→ YOUR OBJECTIVE
Transcribe only the lines of the listing below from the one holding "envelope = eased_envelope()" through the one holding "frame = import_model()", inclusive, without any change.

→ EXERCISE INPUTS
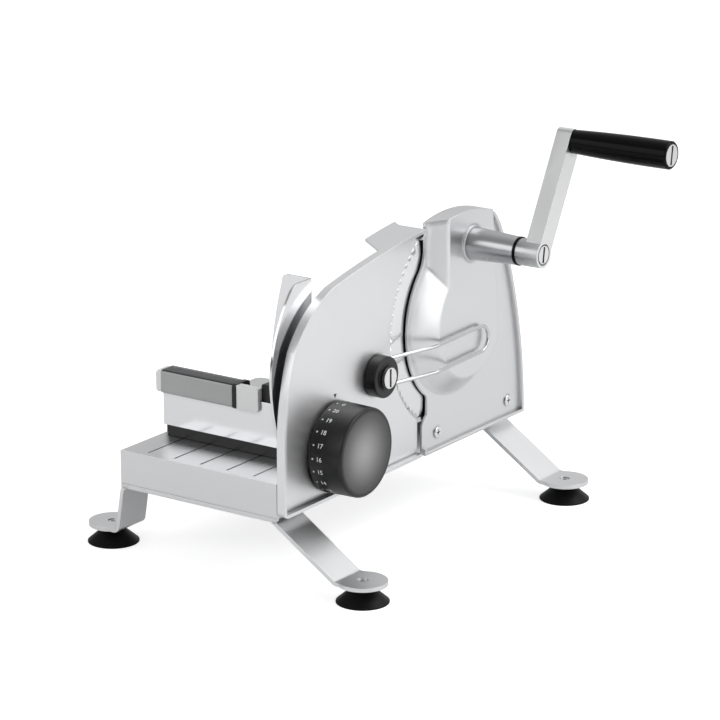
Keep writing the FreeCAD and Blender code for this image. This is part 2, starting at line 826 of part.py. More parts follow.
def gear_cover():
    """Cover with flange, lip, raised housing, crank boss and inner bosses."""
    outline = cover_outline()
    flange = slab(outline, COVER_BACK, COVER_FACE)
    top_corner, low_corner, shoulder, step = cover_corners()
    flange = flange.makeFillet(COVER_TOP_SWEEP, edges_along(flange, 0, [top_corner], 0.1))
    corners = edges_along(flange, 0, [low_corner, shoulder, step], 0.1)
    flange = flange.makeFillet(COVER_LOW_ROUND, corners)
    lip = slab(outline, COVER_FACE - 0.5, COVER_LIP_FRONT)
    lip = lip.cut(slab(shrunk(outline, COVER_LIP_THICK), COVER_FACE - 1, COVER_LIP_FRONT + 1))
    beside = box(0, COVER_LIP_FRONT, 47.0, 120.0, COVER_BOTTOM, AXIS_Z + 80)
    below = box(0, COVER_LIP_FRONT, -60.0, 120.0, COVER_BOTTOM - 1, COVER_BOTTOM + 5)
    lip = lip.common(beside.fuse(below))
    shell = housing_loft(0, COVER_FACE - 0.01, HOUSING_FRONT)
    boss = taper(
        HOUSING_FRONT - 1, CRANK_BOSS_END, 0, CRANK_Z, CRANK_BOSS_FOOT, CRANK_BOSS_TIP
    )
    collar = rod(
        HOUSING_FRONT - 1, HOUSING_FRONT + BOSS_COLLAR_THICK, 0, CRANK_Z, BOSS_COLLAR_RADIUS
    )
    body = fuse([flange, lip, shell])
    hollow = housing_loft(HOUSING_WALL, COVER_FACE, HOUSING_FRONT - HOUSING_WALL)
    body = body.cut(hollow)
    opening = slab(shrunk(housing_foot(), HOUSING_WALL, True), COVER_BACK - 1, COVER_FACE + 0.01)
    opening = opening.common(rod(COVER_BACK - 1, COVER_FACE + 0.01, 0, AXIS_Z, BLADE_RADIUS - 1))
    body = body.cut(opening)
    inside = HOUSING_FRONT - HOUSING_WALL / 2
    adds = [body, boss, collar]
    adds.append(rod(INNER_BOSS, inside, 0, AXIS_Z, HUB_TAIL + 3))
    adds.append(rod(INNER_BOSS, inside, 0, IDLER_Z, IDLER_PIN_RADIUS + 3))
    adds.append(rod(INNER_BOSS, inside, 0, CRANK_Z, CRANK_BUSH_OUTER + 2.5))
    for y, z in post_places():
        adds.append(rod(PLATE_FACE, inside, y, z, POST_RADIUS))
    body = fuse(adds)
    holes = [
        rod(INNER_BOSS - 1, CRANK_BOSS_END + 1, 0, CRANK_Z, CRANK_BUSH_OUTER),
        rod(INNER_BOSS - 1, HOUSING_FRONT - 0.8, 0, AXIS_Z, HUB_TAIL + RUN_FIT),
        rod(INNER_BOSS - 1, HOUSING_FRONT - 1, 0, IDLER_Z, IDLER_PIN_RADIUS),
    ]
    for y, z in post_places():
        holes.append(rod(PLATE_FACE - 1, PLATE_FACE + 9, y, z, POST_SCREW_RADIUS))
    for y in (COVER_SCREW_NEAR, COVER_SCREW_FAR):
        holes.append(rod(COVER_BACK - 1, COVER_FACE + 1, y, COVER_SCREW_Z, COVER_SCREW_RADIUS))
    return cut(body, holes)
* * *
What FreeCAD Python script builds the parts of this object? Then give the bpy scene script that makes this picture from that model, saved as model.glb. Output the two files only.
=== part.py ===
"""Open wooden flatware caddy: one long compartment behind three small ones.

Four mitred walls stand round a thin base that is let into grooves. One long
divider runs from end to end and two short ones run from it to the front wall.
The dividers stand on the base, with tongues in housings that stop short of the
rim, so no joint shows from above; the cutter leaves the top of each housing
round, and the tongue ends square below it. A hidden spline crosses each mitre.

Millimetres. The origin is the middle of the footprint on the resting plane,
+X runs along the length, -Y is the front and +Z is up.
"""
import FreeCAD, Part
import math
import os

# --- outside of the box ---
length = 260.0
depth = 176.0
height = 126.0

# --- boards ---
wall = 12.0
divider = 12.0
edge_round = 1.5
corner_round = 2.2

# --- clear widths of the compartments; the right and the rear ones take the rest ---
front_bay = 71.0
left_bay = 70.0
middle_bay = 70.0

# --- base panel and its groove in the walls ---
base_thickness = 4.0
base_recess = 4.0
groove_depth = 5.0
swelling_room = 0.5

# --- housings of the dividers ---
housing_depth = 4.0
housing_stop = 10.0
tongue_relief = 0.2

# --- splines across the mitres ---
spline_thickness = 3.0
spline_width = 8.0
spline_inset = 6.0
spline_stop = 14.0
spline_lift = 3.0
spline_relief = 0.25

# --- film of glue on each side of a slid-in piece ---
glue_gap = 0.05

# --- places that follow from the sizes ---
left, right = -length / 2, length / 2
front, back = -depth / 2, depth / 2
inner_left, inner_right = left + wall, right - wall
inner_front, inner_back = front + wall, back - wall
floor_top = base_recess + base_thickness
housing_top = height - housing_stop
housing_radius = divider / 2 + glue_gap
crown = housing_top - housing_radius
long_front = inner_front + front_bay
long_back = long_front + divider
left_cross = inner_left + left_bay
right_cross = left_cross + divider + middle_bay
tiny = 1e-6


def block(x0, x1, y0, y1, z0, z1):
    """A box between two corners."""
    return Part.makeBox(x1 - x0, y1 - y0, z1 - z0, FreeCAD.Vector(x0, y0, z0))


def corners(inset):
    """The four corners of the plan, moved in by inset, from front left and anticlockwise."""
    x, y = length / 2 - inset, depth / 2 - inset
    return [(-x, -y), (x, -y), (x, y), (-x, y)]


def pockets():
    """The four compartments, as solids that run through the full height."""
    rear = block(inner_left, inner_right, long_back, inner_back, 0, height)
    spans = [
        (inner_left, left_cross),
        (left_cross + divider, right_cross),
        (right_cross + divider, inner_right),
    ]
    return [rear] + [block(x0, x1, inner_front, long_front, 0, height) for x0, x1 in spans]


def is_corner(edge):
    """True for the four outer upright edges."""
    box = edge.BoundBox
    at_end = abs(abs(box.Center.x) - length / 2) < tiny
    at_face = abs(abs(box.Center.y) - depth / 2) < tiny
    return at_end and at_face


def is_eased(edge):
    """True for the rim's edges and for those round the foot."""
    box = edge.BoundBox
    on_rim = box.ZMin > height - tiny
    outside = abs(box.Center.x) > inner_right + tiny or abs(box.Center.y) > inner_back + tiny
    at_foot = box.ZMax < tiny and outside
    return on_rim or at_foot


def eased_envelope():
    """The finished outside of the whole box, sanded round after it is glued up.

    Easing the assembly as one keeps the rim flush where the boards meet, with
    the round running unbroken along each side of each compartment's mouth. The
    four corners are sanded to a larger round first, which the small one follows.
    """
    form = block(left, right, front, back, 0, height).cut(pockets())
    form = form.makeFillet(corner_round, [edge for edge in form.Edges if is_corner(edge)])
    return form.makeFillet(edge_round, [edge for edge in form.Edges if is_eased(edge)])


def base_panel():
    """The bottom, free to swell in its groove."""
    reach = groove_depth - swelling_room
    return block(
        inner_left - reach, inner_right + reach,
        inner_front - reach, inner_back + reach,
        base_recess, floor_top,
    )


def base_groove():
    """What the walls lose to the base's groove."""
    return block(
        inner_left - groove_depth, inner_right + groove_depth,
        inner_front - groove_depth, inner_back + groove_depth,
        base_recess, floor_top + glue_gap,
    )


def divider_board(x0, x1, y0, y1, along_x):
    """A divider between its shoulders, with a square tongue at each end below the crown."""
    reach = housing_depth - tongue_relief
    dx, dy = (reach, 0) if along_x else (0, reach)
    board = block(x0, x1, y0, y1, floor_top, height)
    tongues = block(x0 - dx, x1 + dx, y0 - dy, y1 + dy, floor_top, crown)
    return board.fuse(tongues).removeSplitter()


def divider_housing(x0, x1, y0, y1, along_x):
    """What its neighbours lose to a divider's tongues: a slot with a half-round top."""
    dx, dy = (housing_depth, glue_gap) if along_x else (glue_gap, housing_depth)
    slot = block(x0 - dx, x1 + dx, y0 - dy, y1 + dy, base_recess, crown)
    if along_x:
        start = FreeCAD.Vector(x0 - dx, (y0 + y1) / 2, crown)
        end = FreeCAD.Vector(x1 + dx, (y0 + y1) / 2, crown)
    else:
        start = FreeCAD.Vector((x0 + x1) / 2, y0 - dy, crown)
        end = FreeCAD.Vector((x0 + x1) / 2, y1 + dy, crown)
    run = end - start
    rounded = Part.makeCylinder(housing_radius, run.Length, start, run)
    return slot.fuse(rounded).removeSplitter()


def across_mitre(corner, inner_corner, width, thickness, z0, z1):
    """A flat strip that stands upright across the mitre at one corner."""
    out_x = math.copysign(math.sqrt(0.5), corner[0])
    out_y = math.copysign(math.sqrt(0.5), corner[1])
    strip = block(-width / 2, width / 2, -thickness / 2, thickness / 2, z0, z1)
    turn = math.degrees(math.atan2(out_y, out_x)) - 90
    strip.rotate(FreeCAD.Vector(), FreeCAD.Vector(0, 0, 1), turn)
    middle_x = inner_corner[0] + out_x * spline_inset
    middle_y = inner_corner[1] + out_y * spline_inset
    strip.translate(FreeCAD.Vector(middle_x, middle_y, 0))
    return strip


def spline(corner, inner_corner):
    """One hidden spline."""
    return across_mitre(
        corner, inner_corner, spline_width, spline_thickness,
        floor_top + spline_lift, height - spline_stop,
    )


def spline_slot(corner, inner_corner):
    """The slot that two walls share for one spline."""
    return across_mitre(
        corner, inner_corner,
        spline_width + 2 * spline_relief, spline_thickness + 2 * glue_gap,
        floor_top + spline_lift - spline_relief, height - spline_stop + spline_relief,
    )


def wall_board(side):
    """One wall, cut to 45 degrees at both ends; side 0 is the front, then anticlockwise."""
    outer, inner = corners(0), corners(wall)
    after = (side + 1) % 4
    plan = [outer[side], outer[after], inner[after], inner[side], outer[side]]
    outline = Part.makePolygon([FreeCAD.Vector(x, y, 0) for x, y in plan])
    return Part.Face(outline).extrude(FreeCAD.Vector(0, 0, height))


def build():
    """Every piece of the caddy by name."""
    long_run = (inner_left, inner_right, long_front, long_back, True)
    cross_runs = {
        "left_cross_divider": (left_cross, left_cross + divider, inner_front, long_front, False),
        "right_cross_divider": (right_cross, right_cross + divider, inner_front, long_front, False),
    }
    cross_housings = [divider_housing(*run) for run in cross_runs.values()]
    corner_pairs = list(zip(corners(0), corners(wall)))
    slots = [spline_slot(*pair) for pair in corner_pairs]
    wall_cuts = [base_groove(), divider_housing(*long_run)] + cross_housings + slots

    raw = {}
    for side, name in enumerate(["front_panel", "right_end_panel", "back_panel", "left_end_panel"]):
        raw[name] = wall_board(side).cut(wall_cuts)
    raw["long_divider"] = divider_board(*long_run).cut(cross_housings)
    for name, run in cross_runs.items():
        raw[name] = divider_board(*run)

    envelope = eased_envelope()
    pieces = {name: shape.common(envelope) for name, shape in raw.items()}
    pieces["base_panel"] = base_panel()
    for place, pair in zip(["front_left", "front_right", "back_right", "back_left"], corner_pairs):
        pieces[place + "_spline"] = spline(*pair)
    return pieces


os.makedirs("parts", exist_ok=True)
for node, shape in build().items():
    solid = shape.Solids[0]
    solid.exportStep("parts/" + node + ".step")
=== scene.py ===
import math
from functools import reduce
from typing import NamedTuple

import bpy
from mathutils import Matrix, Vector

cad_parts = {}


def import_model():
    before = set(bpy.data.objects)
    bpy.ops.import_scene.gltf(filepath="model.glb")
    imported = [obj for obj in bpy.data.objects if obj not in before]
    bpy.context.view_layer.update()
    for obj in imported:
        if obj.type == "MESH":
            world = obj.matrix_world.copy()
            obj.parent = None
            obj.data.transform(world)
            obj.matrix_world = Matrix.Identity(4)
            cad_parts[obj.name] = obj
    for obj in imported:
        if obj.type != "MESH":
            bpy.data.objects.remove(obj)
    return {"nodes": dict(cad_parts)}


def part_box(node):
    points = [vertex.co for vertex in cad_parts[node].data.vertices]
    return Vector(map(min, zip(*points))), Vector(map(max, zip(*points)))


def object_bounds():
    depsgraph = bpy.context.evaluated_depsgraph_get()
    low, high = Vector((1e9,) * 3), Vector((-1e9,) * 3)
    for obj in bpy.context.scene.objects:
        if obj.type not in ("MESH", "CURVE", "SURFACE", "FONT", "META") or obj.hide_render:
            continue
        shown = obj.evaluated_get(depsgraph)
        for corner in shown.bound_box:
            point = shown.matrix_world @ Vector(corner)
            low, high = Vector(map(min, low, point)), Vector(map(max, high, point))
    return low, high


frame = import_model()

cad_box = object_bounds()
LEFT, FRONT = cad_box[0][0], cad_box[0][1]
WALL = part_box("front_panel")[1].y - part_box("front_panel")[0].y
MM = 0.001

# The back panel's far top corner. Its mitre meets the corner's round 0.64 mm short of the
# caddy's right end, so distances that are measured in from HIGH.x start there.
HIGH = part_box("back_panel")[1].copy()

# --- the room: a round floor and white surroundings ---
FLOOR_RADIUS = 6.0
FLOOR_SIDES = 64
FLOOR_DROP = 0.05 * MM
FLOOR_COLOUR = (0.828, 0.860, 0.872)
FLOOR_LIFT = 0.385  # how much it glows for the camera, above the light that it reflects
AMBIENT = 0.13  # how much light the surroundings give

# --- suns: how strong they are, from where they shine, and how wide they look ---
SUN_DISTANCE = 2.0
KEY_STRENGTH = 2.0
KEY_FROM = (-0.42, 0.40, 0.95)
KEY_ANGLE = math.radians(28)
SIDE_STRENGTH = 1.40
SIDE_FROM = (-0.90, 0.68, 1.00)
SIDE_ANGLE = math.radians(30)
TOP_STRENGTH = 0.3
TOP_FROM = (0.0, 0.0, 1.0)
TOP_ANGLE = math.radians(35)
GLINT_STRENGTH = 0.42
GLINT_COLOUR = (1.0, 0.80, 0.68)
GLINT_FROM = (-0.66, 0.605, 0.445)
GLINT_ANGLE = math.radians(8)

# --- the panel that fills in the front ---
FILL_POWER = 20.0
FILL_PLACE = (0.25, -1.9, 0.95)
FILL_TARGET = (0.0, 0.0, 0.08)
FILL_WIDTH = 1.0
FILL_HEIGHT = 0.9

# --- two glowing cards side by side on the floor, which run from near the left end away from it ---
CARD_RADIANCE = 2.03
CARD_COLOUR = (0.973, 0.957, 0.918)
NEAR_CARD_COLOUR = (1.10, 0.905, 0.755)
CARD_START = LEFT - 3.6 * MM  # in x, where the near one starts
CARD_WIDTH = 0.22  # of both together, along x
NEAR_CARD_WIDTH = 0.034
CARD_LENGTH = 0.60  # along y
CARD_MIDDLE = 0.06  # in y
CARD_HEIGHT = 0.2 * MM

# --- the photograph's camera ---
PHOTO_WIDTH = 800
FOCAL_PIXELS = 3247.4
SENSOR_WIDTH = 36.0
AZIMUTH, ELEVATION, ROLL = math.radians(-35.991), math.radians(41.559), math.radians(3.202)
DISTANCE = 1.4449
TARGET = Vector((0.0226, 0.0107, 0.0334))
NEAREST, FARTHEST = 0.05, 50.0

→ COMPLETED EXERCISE
    envelope = eased_envelope()
    pieces = {name: shape.common(envelope) for name, shape in raw.items()}
    pieces["base_panel"] = base_panel()
    for place, pair in zip(["front_left", "front_right", "back_right", "back_left"], corner_pairs):
        pieces[place + "_spline"] = spline(*pair)
    return pieces


os.makedirs("parts", exist_ok=True)
for node, shape in build().items():
    solid = shape.Solids[0]
    solid.exportStep("parts/" + node + ".step")
=== scene.py ===
import math
from functools import reduce
from typing import NamedTuple

import bpy
from mathutils import Matrix, Vector

cad_parts = {}


def import_model():
    before = set(bpy.data.objects)
    bpy.ops.import_scene.gltf(filepath="model.glb")
    imported = [obj for obj in bpy.data.objects if obj not in before]
    bpy.context.view_layer.update()
    for obj in imported:
        if obj.type == "MESH":
            world = obj.matrix_world.copy()
            obj.parent = None
            obj.data.transform(world)
            obj.matrix_world = Matrix.Identity(4)
            cad_parts[obj.name] = obj
    for obj in imported:
        if obj.type != "MESH":
            bpy.data.objects.remove(obj)
    return {"nodes": dict(cad_parts)}


def part_box(node):
    points = [vertex.co for vertex in cad_parts[node].data.vertices]
    return Vector(map(min, zip(*points))), Vector(map(max, zip(*points)))


def object_bounds():
    depsgraph = bpy.context.evaluated_depsgraph_get()
    low, high = Vector((1e9,) * 3), Vector((-1e9,) * 3)
    for obj in bpy.context.scene.objects:
        if obj.type not in ("MESH", "CURVE", "SURFACE", "FONT", "META") or obj.hide_render:
            continue
        shown = obj.evaluated_get(depsgraph)
        for corner in shown.bound_box:
            point = shown.matrix_world @ Vector(corner)
            low, high = Vector(map(min, low, point)), Vector(map(max, high, point))
    return low, high


frame = import_model()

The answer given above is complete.